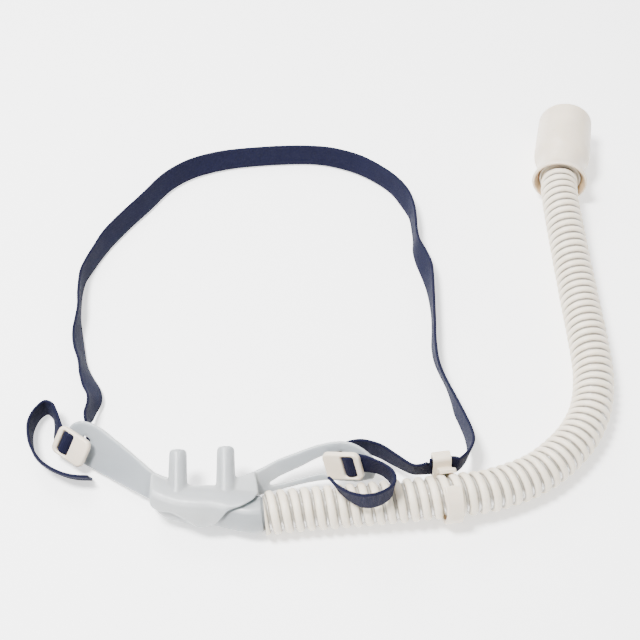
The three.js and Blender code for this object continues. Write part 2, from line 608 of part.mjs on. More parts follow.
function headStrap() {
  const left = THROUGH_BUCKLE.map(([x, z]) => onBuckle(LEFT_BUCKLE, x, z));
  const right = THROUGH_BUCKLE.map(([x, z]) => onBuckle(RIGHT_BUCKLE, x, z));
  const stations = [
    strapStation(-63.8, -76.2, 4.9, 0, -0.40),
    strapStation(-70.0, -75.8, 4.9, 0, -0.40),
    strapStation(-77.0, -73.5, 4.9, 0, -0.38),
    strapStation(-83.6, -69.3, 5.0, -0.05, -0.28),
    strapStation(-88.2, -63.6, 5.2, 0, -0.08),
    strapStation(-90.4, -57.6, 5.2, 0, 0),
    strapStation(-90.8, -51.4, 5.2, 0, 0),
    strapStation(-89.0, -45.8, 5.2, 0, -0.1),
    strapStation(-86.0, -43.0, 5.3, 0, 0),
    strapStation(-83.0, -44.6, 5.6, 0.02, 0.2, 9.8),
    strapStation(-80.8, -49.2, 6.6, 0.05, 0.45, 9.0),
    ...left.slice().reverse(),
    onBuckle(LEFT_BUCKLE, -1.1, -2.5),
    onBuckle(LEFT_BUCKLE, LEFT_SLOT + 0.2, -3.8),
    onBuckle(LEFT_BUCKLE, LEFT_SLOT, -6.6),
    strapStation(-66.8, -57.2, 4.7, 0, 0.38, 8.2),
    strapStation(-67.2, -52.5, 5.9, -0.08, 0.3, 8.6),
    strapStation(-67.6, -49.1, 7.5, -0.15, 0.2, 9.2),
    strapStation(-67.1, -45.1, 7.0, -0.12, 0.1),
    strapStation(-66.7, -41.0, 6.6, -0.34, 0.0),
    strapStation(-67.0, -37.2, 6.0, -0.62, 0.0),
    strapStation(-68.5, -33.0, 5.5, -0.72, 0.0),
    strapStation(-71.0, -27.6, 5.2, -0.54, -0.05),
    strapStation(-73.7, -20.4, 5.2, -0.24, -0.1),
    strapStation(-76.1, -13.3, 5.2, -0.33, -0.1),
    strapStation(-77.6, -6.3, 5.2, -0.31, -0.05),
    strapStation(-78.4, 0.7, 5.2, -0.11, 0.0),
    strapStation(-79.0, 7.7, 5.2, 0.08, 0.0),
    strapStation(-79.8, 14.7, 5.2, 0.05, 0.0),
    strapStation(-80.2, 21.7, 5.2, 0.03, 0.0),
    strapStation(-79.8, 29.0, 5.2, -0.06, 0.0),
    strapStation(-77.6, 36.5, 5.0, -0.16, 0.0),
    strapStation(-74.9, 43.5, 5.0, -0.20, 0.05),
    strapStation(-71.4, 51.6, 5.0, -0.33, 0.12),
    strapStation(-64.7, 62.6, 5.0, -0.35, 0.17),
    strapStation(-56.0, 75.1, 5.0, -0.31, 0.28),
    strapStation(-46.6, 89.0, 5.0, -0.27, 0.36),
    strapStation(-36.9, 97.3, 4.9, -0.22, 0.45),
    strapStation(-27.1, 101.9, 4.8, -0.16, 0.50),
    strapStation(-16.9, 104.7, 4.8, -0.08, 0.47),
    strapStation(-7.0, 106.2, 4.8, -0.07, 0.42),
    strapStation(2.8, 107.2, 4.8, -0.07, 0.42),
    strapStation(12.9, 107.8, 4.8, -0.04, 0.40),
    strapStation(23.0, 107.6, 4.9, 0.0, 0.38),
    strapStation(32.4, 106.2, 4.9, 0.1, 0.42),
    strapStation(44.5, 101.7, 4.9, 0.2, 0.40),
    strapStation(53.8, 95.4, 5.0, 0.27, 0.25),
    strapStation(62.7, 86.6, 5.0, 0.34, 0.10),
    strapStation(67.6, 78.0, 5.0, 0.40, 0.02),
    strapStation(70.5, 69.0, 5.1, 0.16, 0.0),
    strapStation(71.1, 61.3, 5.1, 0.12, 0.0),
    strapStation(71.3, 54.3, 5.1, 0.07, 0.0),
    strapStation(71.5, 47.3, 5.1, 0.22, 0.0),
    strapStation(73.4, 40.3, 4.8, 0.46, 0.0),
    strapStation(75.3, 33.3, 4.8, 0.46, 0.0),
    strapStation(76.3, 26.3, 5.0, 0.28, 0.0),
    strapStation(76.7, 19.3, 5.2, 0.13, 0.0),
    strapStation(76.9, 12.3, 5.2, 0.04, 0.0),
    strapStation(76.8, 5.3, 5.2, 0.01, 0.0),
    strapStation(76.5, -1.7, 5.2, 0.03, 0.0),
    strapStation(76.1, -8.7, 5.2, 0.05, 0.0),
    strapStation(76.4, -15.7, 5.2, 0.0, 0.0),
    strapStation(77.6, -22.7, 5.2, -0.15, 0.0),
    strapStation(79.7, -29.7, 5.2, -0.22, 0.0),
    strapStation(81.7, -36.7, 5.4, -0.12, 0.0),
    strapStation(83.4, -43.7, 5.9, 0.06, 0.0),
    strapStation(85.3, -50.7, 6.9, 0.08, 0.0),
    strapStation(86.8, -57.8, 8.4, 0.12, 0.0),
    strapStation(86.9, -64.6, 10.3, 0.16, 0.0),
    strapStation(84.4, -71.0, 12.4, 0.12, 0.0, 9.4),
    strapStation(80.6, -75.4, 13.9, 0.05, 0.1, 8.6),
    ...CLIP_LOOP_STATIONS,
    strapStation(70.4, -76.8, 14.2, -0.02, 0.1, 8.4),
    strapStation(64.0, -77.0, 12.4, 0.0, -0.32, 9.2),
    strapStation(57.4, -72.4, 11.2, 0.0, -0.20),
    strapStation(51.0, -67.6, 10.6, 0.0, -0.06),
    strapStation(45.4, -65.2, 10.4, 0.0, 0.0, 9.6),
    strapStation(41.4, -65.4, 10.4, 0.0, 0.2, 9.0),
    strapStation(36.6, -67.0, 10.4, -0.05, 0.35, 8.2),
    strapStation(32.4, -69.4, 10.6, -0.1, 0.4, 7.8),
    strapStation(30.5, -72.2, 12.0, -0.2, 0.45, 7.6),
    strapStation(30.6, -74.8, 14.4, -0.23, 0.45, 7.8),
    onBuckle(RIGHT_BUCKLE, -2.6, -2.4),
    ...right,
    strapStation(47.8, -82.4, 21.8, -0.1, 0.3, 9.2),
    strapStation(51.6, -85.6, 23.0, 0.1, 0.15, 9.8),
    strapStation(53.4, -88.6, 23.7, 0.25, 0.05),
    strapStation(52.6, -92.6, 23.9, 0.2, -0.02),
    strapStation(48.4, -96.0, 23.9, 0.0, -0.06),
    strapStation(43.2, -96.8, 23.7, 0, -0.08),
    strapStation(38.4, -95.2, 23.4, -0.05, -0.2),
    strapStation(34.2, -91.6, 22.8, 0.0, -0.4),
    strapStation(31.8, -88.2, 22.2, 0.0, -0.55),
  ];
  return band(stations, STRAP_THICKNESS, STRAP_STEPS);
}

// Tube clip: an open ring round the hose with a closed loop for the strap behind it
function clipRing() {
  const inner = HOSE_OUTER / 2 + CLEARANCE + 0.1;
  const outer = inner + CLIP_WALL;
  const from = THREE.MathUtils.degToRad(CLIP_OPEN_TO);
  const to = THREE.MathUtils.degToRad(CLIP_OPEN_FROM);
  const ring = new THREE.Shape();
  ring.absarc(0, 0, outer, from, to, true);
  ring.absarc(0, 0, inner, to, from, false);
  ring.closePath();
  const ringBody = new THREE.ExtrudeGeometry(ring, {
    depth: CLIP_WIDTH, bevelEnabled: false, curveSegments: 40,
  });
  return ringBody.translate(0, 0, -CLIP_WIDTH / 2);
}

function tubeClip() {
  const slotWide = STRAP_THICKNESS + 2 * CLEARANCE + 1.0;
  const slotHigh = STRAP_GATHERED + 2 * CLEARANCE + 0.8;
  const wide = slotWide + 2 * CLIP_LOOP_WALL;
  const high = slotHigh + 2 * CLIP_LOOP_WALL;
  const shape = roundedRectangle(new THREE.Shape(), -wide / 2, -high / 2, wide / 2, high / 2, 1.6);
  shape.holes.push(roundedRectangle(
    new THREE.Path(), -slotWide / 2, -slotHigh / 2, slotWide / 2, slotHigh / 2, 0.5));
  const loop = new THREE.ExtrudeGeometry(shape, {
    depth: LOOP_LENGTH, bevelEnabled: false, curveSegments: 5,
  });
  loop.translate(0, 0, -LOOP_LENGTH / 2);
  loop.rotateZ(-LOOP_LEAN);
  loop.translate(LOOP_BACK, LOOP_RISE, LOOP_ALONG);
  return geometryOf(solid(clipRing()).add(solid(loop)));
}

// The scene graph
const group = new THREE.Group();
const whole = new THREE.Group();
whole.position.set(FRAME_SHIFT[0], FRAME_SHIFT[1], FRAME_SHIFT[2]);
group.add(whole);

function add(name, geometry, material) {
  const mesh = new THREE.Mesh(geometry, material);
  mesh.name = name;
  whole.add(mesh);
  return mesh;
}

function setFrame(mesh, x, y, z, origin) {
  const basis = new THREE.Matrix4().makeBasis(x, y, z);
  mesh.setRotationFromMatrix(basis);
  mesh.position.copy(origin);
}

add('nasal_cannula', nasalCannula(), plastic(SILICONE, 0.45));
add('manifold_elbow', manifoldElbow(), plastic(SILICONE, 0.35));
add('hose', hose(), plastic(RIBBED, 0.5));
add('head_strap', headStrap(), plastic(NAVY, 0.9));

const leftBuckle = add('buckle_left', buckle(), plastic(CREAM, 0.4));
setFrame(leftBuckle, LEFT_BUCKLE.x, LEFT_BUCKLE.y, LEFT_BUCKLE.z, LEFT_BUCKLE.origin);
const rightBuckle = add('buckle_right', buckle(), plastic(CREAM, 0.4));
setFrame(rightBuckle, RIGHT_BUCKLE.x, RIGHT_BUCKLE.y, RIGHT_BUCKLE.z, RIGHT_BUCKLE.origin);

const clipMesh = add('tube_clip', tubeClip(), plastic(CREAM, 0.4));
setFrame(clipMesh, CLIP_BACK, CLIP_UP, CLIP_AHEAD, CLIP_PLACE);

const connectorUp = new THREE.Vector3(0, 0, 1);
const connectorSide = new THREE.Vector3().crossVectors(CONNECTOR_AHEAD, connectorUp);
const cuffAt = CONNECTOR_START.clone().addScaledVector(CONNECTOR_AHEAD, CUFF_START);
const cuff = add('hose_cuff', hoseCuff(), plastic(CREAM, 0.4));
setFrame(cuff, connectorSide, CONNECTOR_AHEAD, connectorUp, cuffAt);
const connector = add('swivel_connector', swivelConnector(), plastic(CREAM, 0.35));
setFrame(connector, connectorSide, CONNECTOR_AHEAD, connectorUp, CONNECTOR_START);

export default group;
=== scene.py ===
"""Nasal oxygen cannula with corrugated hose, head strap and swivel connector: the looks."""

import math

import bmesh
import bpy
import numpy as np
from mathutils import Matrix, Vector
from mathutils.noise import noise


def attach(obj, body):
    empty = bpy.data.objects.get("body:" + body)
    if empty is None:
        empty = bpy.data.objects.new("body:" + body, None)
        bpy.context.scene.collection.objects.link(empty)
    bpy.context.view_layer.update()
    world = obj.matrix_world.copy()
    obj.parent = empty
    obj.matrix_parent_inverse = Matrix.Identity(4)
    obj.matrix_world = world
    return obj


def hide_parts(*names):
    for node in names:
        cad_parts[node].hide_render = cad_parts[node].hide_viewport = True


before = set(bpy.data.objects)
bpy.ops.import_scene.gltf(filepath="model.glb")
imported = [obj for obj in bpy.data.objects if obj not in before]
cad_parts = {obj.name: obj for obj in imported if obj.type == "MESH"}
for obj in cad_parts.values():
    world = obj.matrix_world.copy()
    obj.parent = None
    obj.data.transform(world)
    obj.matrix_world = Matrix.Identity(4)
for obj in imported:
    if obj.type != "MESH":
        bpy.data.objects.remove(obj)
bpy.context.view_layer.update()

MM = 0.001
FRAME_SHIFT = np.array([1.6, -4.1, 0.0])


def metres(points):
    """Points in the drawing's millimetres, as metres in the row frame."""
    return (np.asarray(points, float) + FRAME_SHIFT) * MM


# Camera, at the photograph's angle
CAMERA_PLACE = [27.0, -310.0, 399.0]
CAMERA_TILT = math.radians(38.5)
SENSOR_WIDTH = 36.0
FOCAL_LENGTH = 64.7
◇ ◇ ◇
## WHAT IS EXPECTED
Copy, from the material above, each line in which the string "imported" occurs.

## EXERCISE OUTPUT
imported = [obj for obj in bpy.data.objects if obj not in before]
cad_parts = {obj.name: obj for obj in imported if obj.type == "MESH"}
for obj in imported:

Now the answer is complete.